Given exercise.
Look through the material below and copy exactly the lines from the line with "Write the FreeCAD" to the line with "# of the mounting face.", those two lines included.

Provided data.
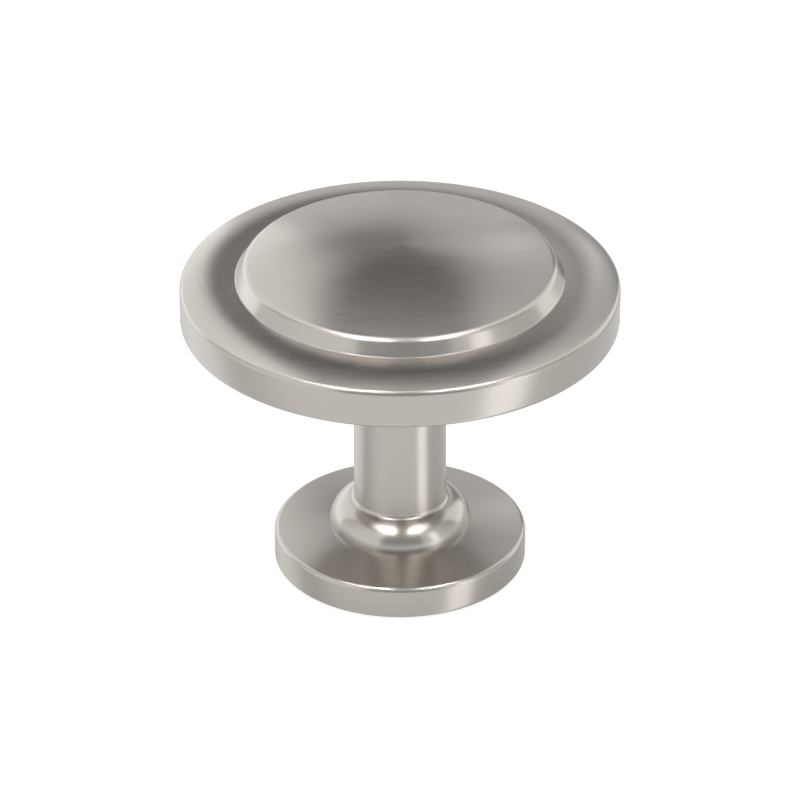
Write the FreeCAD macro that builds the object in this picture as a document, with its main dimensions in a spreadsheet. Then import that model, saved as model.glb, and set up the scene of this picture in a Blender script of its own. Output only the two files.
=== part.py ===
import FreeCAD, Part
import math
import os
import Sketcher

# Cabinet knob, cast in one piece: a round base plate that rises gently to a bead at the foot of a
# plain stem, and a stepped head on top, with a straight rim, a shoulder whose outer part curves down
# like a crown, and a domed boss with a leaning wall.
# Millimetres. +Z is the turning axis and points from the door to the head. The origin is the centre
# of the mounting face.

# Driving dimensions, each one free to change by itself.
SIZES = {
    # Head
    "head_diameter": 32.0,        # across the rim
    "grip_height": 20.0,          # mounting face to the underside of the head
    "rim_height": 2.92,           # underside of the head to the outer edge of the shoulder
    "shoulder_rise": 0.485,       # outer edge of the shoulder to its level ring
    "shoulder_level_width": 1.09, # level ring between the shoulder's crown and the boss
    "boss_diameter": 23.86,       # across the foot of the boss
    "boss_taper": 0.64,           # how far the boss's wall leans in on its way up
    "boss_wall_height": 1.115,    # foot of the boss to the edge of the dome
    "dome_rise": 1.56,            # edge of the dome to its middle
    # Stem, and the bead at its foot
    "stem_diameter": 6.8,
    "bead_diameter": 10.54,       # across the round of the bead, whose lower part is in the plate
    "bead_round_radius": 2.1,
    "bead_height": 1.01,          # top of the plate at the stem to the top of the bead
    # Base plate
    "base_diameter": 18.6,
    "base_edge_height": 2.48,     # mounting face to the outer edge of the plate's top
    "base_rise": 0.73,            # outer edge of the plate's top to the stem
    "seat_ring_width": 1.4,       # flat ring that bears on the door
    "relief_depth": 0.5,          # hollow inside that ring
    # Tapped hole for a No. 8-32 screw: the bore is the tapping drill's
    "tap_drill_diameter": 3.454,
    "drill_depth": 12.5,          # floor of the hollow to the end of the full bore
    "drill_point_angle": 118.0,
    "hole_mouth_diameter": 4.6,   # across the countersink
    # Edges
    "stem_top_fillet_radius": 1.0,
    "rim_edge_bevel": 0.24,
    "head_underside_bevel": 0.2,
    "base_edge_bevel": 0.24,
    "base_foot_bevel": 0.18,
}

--

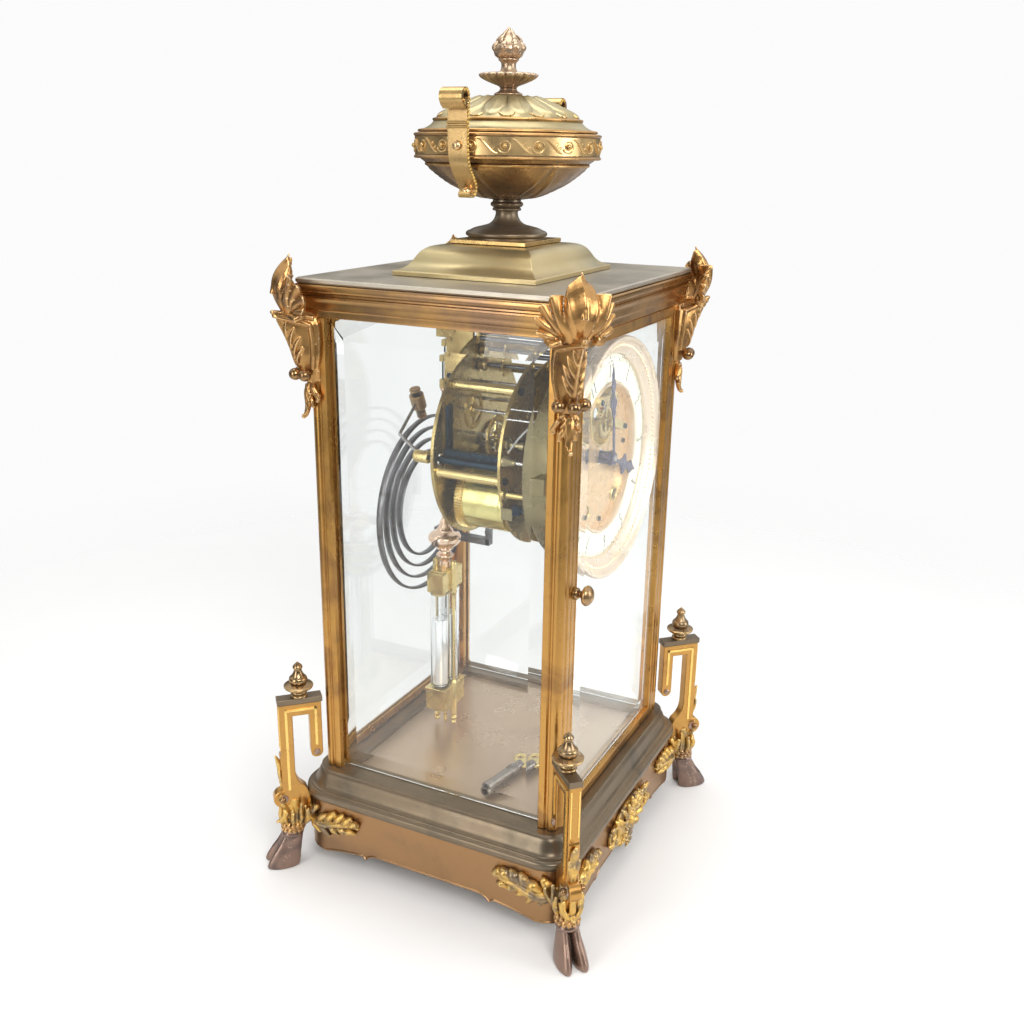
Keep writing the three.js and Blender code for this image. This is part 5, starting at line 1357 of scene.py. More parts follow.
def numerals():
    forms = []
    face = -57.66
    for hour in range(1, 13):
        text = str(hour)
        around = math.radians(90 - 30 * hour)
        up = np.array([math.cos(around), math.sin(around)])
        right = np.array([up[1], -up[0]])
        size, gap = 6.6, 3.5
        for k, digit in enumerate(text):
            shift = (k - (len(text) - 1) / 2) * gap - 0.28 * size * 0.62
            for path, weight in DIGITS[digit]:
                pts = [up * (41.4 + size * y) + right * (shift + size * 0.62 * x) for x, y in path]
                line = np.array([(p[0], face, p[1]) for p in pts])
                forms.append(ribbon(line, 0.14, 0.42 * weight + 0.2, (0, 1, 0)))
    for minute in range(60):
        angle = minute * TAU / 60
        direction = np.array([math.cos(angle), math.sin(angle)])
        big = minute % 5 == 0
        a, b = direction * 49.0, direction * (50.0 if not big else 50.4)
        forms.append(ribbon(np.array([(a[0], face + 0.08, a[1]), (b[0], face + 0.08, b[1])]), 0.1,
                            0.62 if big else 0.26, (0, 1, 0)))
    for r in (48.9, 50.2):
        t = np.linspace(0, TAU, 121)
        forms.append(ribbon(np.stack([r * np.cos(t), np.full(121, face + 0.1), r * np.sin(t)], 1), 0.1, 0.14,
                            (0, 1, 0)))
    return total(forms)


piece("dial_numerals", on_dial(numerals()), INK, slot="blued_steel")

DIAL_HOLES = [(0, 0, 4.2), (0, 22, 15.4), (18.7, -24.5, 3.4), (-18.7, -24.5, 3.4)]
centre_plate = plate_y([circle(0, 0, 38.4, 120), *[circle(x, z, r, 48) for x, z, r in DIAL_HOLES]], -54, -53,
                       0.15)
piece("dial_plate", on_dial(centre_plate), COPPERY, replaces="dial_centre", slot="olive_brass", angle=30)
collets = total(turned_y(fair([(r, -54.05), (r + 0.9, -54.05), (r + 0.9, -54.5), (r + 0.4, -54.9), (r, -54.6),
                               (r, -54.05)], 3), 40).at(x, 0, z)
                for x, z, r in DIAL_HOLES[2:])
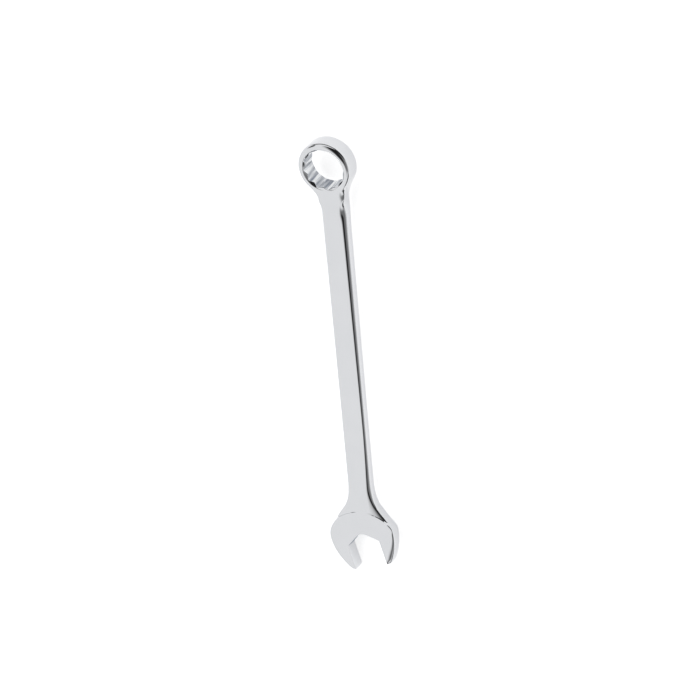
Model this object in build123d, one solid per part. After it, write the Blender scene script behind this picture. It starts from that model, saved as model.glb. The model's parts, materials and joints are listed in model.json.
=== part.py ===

--

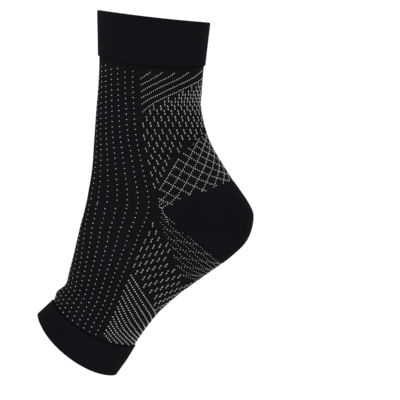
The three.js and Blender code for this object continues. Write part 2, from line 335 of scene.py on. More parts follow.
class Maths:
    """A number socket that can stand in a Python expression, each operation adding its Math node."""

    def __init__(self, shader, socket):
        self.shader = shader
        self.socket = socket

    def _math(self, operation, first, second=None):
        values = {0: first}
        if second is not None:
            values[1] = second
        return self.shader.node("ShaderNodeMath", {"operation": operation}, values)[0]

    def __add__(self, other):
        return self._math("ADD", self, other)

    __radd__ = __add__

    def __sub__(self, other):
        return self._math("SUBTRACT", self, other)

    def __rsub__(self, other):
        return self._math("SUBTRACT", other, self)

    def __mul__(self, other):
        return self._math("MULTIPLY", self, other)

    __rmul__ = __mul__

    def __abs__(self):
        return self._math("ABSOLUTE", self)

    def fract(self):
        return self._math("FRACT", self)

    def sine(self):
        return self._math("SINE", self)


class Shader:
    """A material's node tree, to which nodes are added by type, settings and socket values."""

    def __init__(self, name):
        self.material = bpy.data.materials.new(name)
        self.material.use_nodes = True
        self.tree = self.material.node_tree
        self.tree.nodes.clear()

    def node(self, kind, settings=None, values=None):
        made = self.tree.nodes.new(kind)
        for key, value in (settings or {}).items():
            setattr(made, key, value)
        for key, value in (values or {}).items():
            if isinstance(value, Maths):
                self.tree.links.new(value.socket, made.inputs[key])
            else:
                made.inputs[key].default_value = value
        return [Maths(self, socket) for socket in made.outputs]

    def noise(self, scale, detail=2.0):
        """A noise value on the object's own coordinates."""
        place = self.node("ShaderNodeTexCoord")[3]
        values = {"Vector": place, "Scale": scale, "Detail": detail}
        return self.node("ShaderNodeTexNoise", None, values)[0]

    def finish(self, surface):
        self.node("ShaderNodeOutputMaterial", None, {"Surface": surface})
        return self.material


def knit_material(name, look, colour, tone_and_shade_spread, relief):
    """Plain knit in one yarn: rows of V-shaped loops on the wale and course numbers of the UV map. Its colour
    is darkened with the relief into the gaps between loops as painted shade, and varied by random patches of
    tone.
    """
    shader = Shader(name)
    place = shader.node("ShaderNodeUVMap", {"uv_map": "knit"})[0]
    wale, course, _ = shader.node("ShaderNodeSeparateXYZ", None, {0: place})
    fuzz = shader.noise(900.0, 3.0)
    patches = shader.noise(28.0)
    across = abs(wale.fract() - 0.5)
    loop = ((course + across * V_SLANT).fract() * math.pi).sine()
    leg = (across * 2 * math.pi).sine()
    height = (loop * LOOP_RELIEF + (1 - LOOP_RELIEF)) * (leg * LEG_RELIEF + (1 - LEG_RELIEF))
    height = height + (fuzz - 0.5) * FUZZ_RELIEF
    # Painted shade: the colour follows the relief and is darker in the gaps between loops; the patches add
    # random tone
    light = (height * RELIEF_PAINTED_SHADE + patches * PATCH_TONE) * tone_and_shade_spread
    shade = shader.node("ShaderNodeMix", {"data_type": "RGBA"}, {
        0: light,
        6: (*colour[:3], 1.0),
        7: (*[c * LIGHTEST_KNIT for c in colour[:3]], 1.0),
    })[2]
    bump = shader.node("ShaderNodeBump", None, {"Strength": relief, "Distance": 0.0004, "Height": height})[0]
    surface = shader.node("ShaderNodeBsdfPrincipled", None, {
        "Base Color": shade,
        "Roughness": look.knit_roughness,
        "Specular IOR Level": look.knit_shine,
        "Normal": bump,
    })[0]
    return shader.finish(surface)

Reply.
Write the FreeCAD macro that builds the object in this picture as a document, with its main dimensions in a spreadsheet. Then import that model, saved as model.glb, and set up the scene of this picture in a Blender script of its own. Output only the two files.
=== part.py ===
import FreeCAD, Part
import math
import os
import Sketcher

# Cabinet knob, cast in one piece: a round base plate that rises gently to a bead at the foot of a
# plain stem, and a stepped head on top, with a straight rim, a shoulder whose outer part curves down
# like a crown, and a domed boss with a leaning wall.
# Millimetres. +Z is the turning axis and points from the door to the head. The origin is the centre
# of the mounting face.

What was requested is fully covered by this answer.